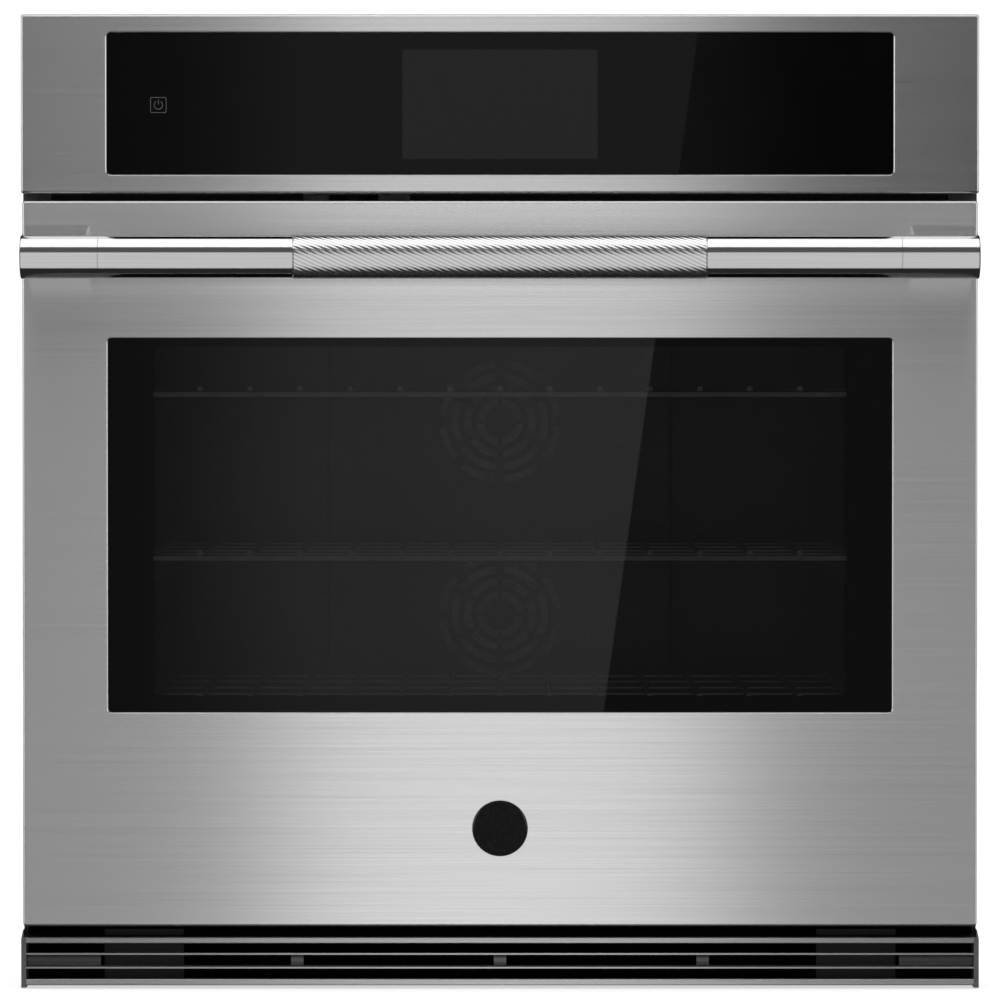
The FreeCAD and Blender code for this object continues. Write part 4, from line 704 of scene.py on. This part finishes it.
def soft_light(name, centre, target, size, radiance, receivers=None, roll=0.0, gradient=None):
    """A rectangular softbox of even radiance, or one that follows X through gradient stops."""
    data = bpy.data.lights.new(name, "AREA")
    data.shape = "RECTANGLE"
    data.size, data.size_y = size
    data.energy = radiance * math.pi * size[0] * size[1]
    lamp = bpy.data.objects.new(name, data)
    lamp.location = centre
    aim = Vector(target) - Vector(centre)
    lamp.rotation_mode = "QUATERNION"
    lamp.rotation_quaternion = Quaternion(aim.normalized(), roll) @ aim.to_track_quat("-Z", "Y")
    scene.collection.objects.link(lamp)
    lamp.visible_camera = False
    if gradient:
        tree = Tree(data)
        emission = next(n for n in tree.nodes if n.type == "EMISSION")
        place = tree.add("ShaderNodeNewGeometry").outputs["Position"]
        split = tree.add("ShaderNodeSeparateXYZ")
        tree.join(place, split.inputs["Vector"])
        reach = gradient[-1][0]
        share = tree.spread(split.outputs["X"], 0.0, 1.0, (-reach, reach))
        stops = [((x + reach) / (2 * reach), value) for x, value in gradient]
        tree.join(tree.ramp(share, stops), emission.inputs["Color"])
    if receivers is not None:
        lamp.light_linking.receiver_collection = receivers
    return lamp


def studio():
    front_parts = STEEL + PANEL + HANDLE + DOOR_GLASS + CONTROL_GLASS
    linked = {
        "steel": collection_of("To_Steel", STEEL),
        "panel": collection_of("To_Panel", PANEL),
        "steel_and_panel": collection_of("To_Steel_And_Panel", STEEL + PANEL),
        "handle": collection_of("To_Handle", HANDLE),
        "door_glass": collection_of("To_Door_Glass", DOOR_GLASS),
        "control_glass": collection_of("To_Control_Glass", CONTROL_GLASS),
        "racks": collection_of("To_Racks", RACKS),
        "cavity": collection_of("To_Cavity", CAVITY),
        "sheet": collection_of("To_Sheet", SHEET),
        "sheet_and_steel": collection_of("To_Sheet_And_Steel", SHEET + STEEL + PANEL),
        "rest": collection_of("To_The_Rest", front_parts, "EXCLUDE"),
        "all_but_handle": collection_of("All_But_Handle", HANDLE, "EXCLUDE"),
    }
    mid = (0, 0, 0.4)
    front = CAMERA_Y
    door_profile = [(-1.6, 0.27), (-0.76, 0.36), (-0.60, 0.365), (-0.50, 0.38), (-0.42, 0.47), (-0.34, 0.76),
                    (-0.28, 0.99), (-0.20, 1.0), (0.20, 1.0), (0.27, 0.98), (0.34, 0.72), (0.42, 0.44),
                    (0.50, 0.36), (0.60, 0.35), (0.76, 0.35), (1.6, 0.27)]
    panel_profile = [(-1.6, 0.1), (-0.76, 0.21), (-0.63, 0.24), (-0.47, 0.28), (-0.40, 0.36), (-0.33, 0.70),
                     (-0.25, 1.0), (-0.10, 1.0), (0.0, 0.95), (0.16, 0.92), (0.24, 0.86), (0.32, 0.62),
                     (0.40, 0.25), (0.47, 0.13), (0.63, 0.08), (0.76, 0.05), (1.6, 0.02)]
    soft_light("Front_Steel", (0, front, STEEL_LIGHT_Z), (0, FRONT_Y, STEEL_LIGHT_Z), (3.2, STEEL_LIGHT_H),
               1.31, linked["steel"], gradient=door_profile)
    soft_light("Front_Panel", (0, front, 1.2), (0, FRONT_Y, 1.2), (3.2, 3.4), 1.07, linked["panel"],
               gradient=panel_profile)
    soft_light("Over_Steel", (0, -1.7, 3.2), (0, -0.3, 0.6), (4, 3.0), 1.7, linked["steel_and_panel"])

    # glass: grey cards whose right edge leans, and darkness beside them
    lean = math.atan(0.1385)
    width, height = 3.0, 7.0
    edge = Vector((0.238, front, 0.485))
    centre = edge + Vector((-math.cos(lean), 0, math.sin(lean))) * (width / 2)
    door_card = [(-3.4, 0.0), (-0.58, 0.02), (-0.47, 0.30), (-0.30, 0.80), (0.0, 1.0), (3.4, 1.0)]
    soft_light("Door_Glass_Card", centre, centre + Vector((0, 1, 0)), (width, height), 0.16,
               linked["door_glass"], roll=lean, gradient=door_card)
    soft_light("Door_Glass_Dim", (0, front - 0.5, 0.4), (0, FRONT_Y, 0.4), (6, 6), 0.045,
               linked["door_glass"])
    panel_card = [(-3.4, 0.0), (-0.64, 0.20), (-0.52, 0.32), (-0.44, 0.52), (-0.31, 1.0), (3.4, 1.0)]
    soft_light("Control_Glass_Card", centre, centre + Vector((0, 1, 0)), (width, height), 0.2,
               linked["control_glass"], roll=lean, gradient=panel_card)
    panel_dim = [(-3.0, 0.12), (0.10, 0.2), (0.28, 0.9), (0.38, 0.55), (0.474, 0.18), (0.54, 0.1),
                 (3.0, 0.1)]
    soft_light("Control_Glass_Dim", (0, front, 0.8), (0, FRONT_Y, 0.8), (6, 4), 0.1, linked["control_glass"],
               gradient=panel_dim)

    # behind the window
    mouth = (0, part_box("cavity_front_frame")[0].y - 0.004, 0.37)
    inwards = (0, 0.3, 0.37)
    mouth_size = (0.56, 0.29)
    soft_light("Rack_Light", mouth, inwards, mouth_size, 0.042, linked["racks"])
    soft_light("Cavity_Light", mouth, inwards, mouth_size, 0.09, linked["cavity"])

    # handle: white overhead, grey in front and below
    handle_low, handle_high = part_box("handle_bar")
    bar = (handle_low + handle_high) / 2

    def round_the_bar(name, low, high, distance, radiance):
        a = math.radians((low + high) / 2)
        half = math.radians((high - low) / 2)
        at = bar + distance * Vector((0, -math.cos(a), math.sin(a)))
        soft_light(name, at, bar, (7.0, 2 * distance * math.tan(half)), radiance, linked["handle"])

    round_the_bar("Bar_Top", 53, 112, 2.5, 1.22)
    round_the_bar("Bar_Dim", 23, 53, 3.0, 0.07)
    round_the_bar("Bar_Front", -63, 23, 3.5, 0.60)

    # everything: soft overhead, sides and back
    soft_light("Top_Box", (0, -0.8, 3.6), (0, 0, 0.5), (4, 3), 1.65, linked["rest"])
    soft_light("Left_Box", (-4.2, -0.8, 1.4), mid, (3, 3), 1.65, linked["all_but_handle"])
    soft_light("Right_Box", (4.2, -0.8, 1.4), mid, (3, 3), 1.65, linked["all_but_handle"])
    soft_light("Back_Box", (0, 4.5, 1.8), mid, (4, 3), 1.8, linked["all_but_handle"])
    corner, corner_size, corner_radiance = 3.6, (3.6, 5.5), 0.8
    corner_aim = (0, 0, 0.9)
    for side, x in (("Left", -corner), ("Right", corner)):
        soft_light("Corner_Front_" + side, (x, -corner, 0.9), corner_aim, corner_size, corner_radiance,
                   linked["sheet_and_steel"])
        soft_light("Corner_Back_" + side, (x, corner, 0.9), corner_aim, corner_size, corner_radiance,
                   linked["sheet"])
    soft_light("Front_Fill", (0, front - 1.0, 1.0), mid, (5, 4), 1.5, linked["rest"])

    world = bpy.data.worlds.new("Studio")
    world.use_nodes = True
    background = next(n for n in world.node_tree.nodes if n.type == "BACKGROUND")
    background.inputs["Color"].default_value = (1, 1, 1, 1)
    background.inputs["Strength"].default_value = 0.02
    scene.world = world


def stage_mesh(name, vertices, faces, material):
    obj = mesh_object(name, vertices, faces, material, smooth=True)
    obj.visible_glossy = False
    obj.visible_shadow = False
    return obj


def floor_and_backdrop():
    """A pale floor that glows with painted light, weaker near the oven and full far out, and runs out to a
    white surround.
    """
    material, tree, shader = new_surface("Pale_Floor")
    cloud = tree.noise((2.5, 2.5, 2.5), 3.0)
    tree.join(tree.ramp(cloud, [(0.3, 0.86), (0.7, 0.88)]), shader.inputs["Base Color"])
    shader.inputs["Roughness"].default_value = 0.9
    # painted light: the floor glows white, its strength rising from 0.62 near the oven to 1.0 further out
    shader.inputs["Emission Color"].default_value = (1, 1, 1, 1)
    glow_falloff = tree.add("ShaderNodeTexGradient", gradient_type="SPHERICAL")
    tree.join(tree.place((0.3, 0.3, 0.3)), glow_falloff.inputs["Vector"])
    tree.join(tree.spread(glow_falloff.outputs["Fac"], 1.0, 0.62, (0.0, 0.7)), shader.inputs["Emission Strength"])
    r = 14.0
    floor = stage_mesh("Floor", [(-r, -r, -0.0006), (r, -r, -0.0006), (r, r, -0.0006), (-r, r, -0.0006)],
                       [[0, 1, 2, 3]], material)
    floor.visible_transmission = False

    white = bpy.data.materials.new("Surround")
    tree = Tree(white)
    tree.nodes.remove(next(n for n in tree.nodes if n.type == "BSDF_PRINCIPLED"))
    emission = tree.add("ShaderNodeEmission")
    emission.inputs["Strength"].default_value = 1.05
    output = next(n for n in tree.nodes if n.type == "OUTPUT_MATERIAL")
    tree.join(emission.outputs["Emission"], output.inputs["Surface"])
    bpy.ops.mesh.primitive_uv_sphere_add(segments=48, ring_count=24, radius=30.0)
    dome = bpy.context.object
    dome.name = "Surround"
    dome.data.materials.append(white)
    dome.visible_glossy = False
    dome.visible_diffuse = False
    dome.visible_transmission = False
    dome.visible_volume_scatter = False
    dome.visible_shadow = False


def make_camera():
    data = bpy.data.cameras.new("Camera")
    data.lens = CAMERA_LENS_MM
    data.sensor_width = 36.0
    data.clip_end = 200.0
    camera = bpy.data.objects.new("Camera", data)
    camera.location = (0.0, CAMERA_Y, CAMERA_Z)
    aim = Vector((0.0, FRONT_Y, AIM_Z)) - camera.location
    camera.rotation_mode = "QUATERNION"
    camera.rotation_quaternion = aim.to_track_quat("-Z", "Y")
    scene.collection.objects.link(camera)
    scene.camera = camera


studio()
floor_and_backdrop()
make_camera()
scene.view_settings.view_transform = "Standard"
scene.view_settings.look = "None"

== Task objective ==
Gather every line from the listing above in which "scene" appears, and copy those lines.

== Result ==
The FreeCAD and Blender code for this object continues. Write part 4, from line 704 of scene.py on. This part finishes it.
    scene.collection.objects.link(lamp)
    scene.world = world
    scene.collection.objects.link(camera)
    scene.camera = camera
scene.view_settings.view_transform = "Standard"
scene.view_settings.look = "None"